T = 256 cost is dominated by decoder_upsample at 4.5 s / 4.9 s (real-time-ish CPU_ONLY at 24 kHz × 8.4 s output). Bucket-swap cost itself is a few ms; the rest of the pipeline scales with output frame count, not bucket size.

Total iteration_3 footprint with buckets: 451 MB (274 MB defaults

180 MB buckets), or skip the T = 57 defaults entirely and ship only buckets to save ~60 MB.

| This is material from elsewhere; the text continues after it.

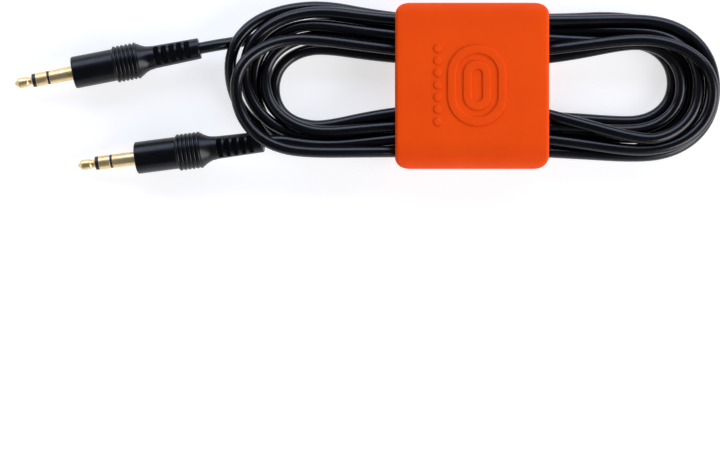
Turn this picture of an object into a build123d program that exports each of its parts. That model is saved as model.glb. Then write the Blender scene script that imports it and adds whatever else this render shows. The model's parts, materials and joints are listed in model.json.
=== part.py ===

Build / refresh the bucketed packages

cd models/tts/styletts2

# Build buckets (writes to coreml/packages/, run once)
uv run python coreml/build_buckets.py \
    --buckets 64,128,256 --stages bert,sampler --precision fp16

# Stage into iteration_3 + compile
for T in 64 128 256; do
  for stage in bert fused_diffusion_sampler; do
    cp -R "coreml/packages/${stage}_fp16_t${T}.mlpackage" \
          "iteration_3/packages/${stage}_fp16_t${T}.mlpackage"
    xcrun coremlcompiler compile \
      "iteration_3/packages/${stage}_fp16_t${T}.mlpackage" \
      "iteration_3/compiled/"
  done
done

# Validate
uv run python coreml/inference_buckets.py --all --output-dir coreml

HuggingFace upload manifest

Upload the entire iteration_3/packages/ tree (14 mlpackages):

iteration_3/packages/
├── text_encoder_fp16.mlpackage
├── bert_fp16.mlpackage                              ← T=57 default
├── bert_fp16_t64.mlpackage                          ← bucket
├── bert_fp16_t128.mlpackage                         ← bucket
├── bert_fp16_t256.mlpackage                         ← bucket
├── ref_encoder_fp16.mlpackage
├── fused_diffusion_sampler_fp16.mlpackage           ← T=57 default
├── fused_diffusion_sampler_fp16_t64.mlpackage       ← bucket
├── fused_diffusion_sampler_fp16_t128.mlpackage      ← bucket
├── fused_diffusion_sampler_fp16_t256.mlpackage      ← bucket
├── duration_predictor_fp16.mlpackage
├── fused_f0n_har_source.mlpackage                   ← fp32 (cumsum drift)
├── decoder_pre_fp16.mlpackage
└── decoder_upsample_fp16.mlpackage

Total: 451 MB (12 fp16 stages + 1 fp32 stage + 1 cumsum-sensitive stage). Compiled .mlmodelc siblings live next to the packages in iteration_3/compiled/ — same file count, same total size.